With that, she finished her opening statement in the penalty phase of Tsarnaev's federal death penalty trial Tuesday.

Jurors must decide whether to sentence Tsarnaev to life in prison or to death. If one of them votes against the death penalty, the sentence will automatically be life in prison.

---

10:55 a.m.

A prosecutor has told jurors in the trial of Boston Marathon bomber Dzhokhar Tsarnaev (joh-HAHR' tsahr-NEYE'-ehv) that they will come to know the four people he killed and ''why their lives mattered.''

Prosecutor Nadine Pellegrini told the jury in her opening statement of the penalty phase that the killings were ''unbearable, indescribable, inexcusable and senseless.''

She says: ''You know how they died - now you need to know how they lived. You need to know and to understand why their lives mattered.''

Pellegrini showed enlarged photographs of the four victims behind her.

She says: ''They had time to be scared and frightened. They had no time to say goodbye.

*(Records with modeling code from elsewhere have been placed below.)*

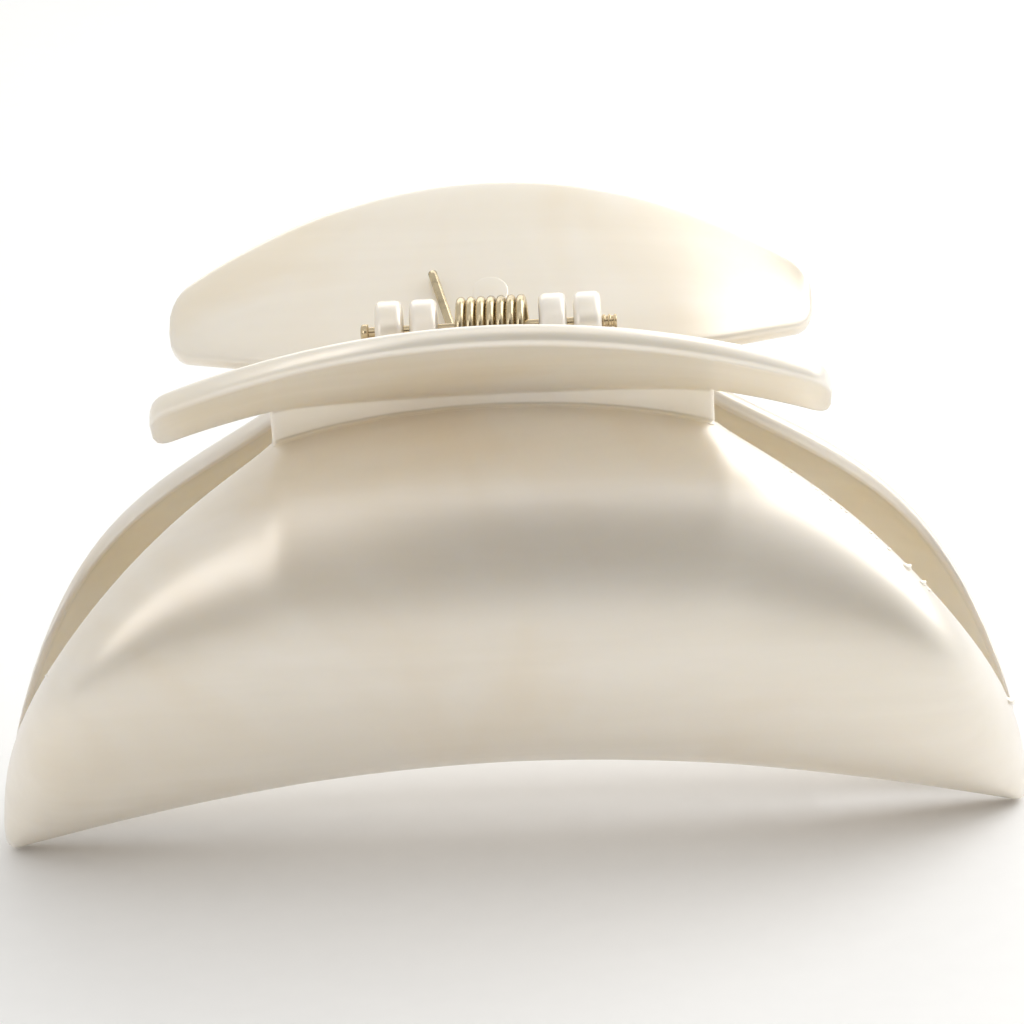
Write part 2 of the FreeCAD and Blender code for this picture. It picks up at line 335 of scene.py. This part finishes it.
def placed(loop, x, side):
    """A section's points put at x, on the front (-1) or back (+1) jaw."""
    return np.column_stack([np.full(len(loop), x), side * loop[:, 0], loop[:, 1]])


def dome(side):
    """The domed half-moon wall."""
    loops = []
    for x in columns(JAW_HALF_WIDTH):
        loop = round_nose(wall_loop(dome_poles(x), -1), JAW_HALF_WIDTH - abs(x), 1.6, 1.2)
        loop[:, 1] = np.maximum(loop[:, 1], 0.0)
        loops.append(placed(loop, x, side))
    return outward(loft("dome", loops))


def wing(side):
    """The flared handle."""
    loops = []
    for x in columns(WING_HALF_WIDTH):
        loop = round_nose(wall_loop(wing_poles(x), 1), WING_HALF_WIDTH - abs(x), 2.3, 1.0)
        loops.append(placed(loop, x, side))
    return outward(loft("wing", loops))


def waist_loop(x, inset):
    """Section of the low band between jaw and handle, with a small fillet at both."""
    fillet = 0.45
    poles, wing_line = dome_poles(x), wing_poles(x)
    top_reach, top = poles[0]
    root_reach, root_z = wing_line[0]
    _, handle_way = bezier(wing_line, 0.0)
    _, dome_way = bezier(poles, 0.0)
    corner_low, corner_high = np.array((top_reach, top)), np.array((root_reach, root_z))
    band = (corner_high - corner_low) / np.linalg.norm(corner_high - corner_low)
    points = []
    for t in np.linspace(0, 1, 7):
        points.append(corner_low + dome_way * fillet * (1 - t) ** 2 + band * fillet * t ** 2)
    for t in np.linspace(0, 1, 7):
        points.append(corner_high - band * fillet * (1 - t) ** 2 + handle_way * fillet * t ** 2)
    points = [point - np.array((inset, 0)) for point in points]
    points.append(corner_high + handle_way * fillet + np.array((-handle_way[1], handle_way[0])) * WALL / 2)
    points.append(np.array((root_reach - WALL, root_z + WALL / 2)))
    points.append(np.array((top_reach - WALL, top - WALL / 2)))
    points.append(np.array((top_reach - WALL / 2, top - WALL)))
    points.append(corner_low + dome_way * fillet + np.array((0, -WALL / 2)))
    return np.array(points)


def waist(side):
    """The band that joins the handle to the top of its jaw."""
    edge = 0.5
    straight = WAIST_HALF_WIDTH - edge
    places = [(straight * k / 20, 0.0) for k in range(21)]
    for k in range(1, 6):
        turn = math.pi / 2 * k / 5
        places.append((straight + edge * math.sin(turn), edge * (1 - math.cos(turn))))
    places = [(-x, inset) for x, inset in places[:0:-1]] + places
    loops = [placed(waist_loop(x, inset), x, side) for x, inset in places]
    size = len(loops[0])
    faces = ring_faces(len(loops), size, False)
    faces.append(tuple(range(size)))
    faces.append(tuple(range((len(loops) - 1) * size, len(loops) * size))[::-1])
    return outward(new_piece("waist", np.concatenate(loops), faces))


# ---- hinge -----------------------------------------------------------------------------------


def knuckle(start, side):
    """A barrel round the pin with a lug towards its handle, bored through."""
    arc = [math.pi * k / 24 for k in range(25)]

    def outline(radius):
        points = [(radius * math.cos(a), radius * math.sin(a)) for a in arc]
        points += [(-radius, -LUG_REACH * k / 6) for k in range(1, 7)]
        points += [(-radius + 2 * radius * k / 6, -LUG_REACH) for k in range(1, 6)]
        points += [(radius, -LUG_REACH * k / 6) for k in range(6, 0, -1)]
        return points

    middle = outline(KNUCKLE_RADIUS)
    bore = PIN_RADIUS + 0.03
    hole = []
    for across, up in middle:
        length = math.hypot(across, up)
        hole.append((across / length * bore, up / length * bore))
    ends = []
    for turn in (math.pi / 2 * k / 4 for k in range(4, -1, -1)):
        inset = KNUCKLE_ROUNDING * (1 - math.cos(turn))
        ends.append((KNUCKLE_ROUNDING * (1 - math.sin(turn)), outline(KNUCKLE_RADIUS - inset)))
    far_ends = [(KNUCKLE_WIDTH - x, line) for x, line in ends[::-1]]
    rings = [(0.0, hole)] + ends + far_ends + [(KNUCKLE_WIDTH, hole)]
    turn = side * LUG_ANGLE
    points = []
    for x, line in rings:
        for across, up in line:
            y = across * math.cos(turn) - up * math.sin(turn)
            z = across * math.sin(turn) + up * math.cos(turn)
            points.append((start + x, y, PIN_Z + z))
    return outward(new_piece("knuckle", points, ring_faces(len(rings), len(middle), True)))


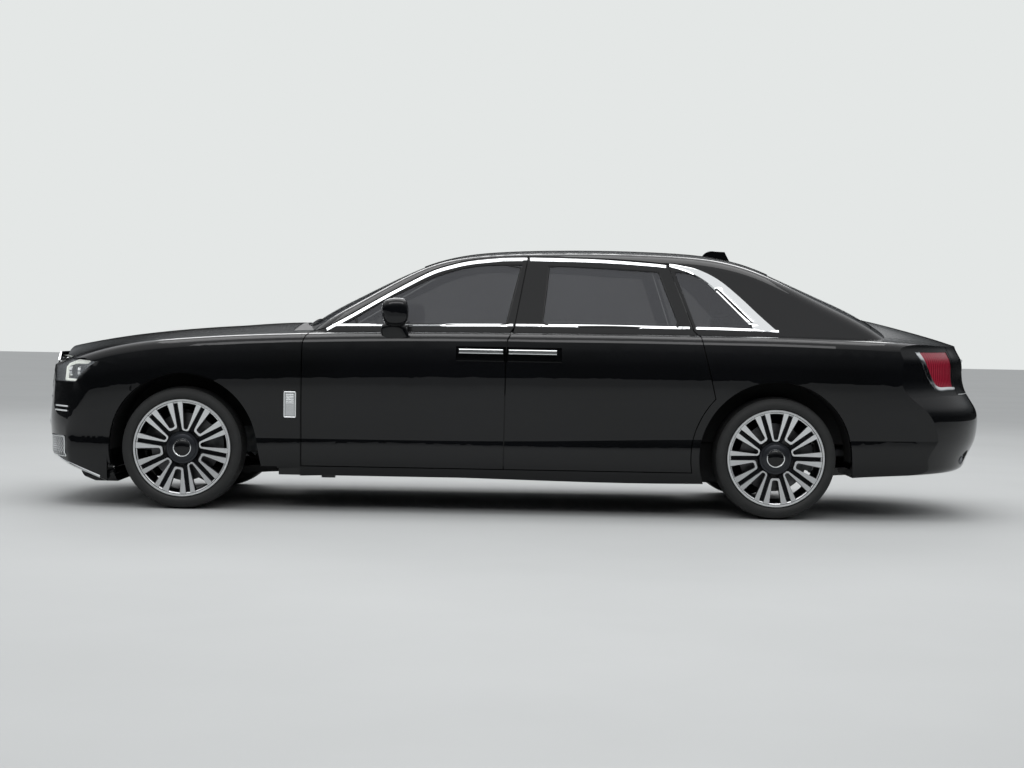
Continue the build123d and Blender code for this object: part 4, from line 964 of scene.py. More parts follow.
@dataclass
class WheelTrim:
    """The alloy wheels: a barrel with a bright lip, narrow and wide spoke frames, a dark hub and its cap."""

    cap_radius: float = 0.046
    cap_sunk: float = 0.018
    ring_radius: float = 0.0545
    rim_radius: float = 0.284
    seat_radius: float = 0.2755
    hub_radius: float = 0.097
    bore_radius: float = 0.0345
    spoke_depth: float = 0.040
    web_sunk: float = 0.030
    web_depth: float = 0.012
    chamfer: float = 0.0012
    half_turn: float = math.pi / 5
    narrow: SpokeFrame = SpokeFrame(0.0985, 0.0180, 0.0770, 0.009, 0.0100, 0.0345)
    wide: SpokeFrame = SpokeFrame(0.1150, 0.0250, 0.0755, 0.014, 0.0110, 0.0405)
    first_angle: dict[str, float] = field(default_factory=lambda: {"front": 27.0, "rear": 18.0})

    def build(self) -> None:
        """Make the four wheels and dress their tyres."""
        for end in ("front", "rear"):
            for side in Side:
                self.one(end, side)

    def one(self, end: str, side: Side) -> None:
        """One wheel and its tyre."""
        word = "%s_%s" % (end, side.word)
        body = word + "_wheel"
        node = "%s_wheel_%s" % (end, side.word)
        low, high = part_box("%s_tyre_%s" % (end, side.word))
        centre = (low + high) / 2
        dress_node("%s_tyre_%s" % (end, side.word), TyreRubber("rubber_" + word, centre.x, centre.z, centre.y))
        alloy = MachinedAlloy("aluminium_turned_" + word, centre.x, centre.z)
        low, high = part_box(node)
        axle = Axle(centre, side.value, high.y - centre.y if side is Side.LEFT else centre.y - low.y)
        for name, mesh, finish in (("rim", self.barrel(axle), alloy), ("spokes", self.spokes(axle, end), alloy),
                                   ("hub", self.hub(axle), alloy), ("slots", self.webs(axle, end), GUNMETAL)):
            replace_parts(add_piece("wheel_%s_%s" % (name, word), mesh, finish, body), node)
        cap, ring, base = self.cap_radius, self.ring_radius, axle.edge - self.cap_sunk
        profiles = {"cap": (((0.0, 0.012), (0.020, 0.0118), (0.036, 0.0100), (cap, 0.0065), (cap, -0.002)),
                            PIANO_BLACK),
                    "cap_ring": (((cap + 0.0004, -0.002), (cap + 0.0004, 0.008), (cap + 0.0025, 0.0102),
                                  (ring - 0.002, 0.0098), (ring, 0.007), (ring, -0.002)), CHROME)}
        for name, (profile, finish) in profiles.items():
            mesh = axle.turn([(r, base + d) for r, d in profile])
            add_piece("wheel_%s_%s" % (name, word), mesh, finish, body)

    def barrel(self, axle: Axle) -> Mesh:
        """The rim barrel, with bead seats, a dropped well and a rounded outer lip."""
        rim, seat, edge = self.rim_radius, self.seat_radius, axle.edge
        bead = edge - 0.0085
        profile = ((rim - 0.0135, edge - 0.0015), (rim - 0.012, edge), (rim - 0.0015, edge),
                   (rim, edge - 0.0015), (rim, bead), (seat, bead), (seat, bead - 0.030),
                   (seat - 0.012, bead - 0.044),
                   (seat - 0.012, 0.044 - bead), (seat, 0.030 - bead), (seat, -bead), (rim, -bead),
                   (rim, -edge), (rim - 0.016, -edge), (seat - 0.022, 0.046 - bead),
                   (seat - 0.022, bead - 0.060),
                   (rim - 0.0215, edge - 0.012), (rim - 0.015, edge - 0.010), (rim - 0.0135, edge - 0.0015))
        return axle.turn(profile, 120)

    def hub(self, axle: Axle) -> Mesh:
        """The dark hub, stepped down toward its edge, with a bore for the spindle behind."""
        face, bore, hub = axle.edge - 0.008, self.bore_radius, self.hub_radius
        profile = ((bore, face - 0.090), (hub, face - 0.090), (hub, face - 0.026), (hub - 0.004, face - 0.0205),
                   (0.081, face - 0.0195), (0.079, face - 0.0165), (0.060, face - 0.011), (0.0, face - 0.011),
                   (0.0, face - 0.029), (bore, face - 0.029), (bore, face - 0.090))
        return axle.turn(profile, 96)

    def angles(self, end: str) -> list[float]:
        """The directions of the five narrow frames."""
        return [math.radians(self.first_angle[end]) + 2 * self.half_turn * k for k in range(5)]

    def spokes(self, axle: Axle, end: str) -> Mesh:
        """Five narrow and five wide frames."""
        return joined([self.frame(shape, angle + swing, axle) for angle in self.angles(end)
                       for shape, swing in ((self.narrow, 0.0), (self.wide, self.half_turn))])

    def webs(self, axle: Axle, end: str) -> Mesh:
        """The dark floors of all ten slots."""
        return joined([self.web(angle, turn, axle) for angle in self.angles(end) for turn in (1, -1)])

    def frame(self, shape: SpokeFrame, angle: float, axle: Axle) -> Mesh:
        """One frame, bevelled along both edges of its face."""
        rows: list[Row] = []
        for outer, inner in shape.stations():
            bevel = self.chamfer / math.dist(outer, inner)
            row = []
            for share, sunk in ((0.0, self.spoke_depth), (0.0, self.chamfer), (bevel, 0.0), (1 - bevel, 0.0),
                                (1.0, self.chamfer), (1.0, self.spoke_depth)):
                at = [start + (stop - start) * share for start, stop in zip(outer, inner)]
                row.append(self.point(at[0], at[1], sunk, angle, axle))
            rows.append(row)
        return loft(rows)

    def web(self, angle: float, turn: int, axle: Axle) -> Mesh:
        """The sunk floor of one slot, which ties a narrow frame to the wide one beside it."""
        rows: list[Row] = []
        top, bottom = self.web_sunk, self.web_sunk + self.web_depth
        for radius in (0.092, 0.150, 0.210, 0.2735):
            near, far = (math.asin((shape.outer_half(max(radius, shape.foot_radius)) - 0.004) / radius)
                         for shape in (self.narrow, self.wide))
            far = self.half_turn - far
            rows.append([self.point(radius, 0.0, sunk, angle + turn * swing, axle)
                         for swing, sunk in ((near, top), (far, top), (far, bottom), (near, bottom))])
        return loft(rows)

    @staticmethod
    def point(out_by: float, across: float, sunk: float, angle: float, axle: Axle) -> Vector:
        """A point of the dished face, from its distance out along a spoke and across it."""
        radius = math.hypot(out_by, across)
        dish = -0.026 + 0.010 * min(1.0, (radius - 0.095) / 0.080) + 0.012 * max(0.0, (radius - 0.175) / 0.099)
        x = out_by * math.cos(angle) - across * math.sin(angle)
        z = out_by * math.sin(angle) + across * math.cos(angle)
        return axle.centre + Vector((x, axle.out * (axle.edge + dish - sunk), z))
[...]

That is the very essence of terror.''

Three people died in the bombings. A Massachusetts Institute of Technology police officer was killed days later.

---

10:35 a.m.

The judge overseeing the federal death penalty trial of Boston Marathon bomber Dzhokhar Tsarnaev (joh-HAHR' tsahr-NEYE'-ehv) has told jurors they must keep an open mind on what punishment the defendant should receive.

Judge George O'Toole spoke to jurors Tuesday before the start of the penalty phase of Tsarnaev's trial.

He told them they must weigh aggravating factors proven by prosecutors against mitigating factors shown by Tsarnaev's lawyers to decide whether Tsarnaev should be sentenced to life in prison or be executed.

The judge told jurors that if even one of them votes against the death penalty, the sentence will automatically be life in prison.

Three people were killed and more than 260 were injured in the 2013 bombings.

Tsarnaev was convicted of all charges in the guilt phase of the trial.

---

10:20 a.m.

About a dozen anti-death penalty protesters are demonstrating outside the federal courthouse as a jury gets ready to hear evidence on what punishment Boston Marathon bomber Dzhokhar Tsarnaev (joh-HAHR' tsahr-NEYE'-ehv) should receive.

Tsarnaev's lawyers and a prosecutor met with Judge George O'Toole Jr. for nearly an hour Tuesday morning as the penalty phase of Tsarnaev's trial was about to begin.

Tsarnaev was convicted on all 30 federal charges against him. The same jury will now hear evidence on whether he deserves life in prison or the death penalty.

Tsarnaev's lawyers say he doesn't deserve death because he was a 19-year-old under the influence of his domineering brother.

Prosecutors contend Tsarnaev deserves the ultimate punishment.

Three people were killed and more than 260 were injured in the 2013 bombings.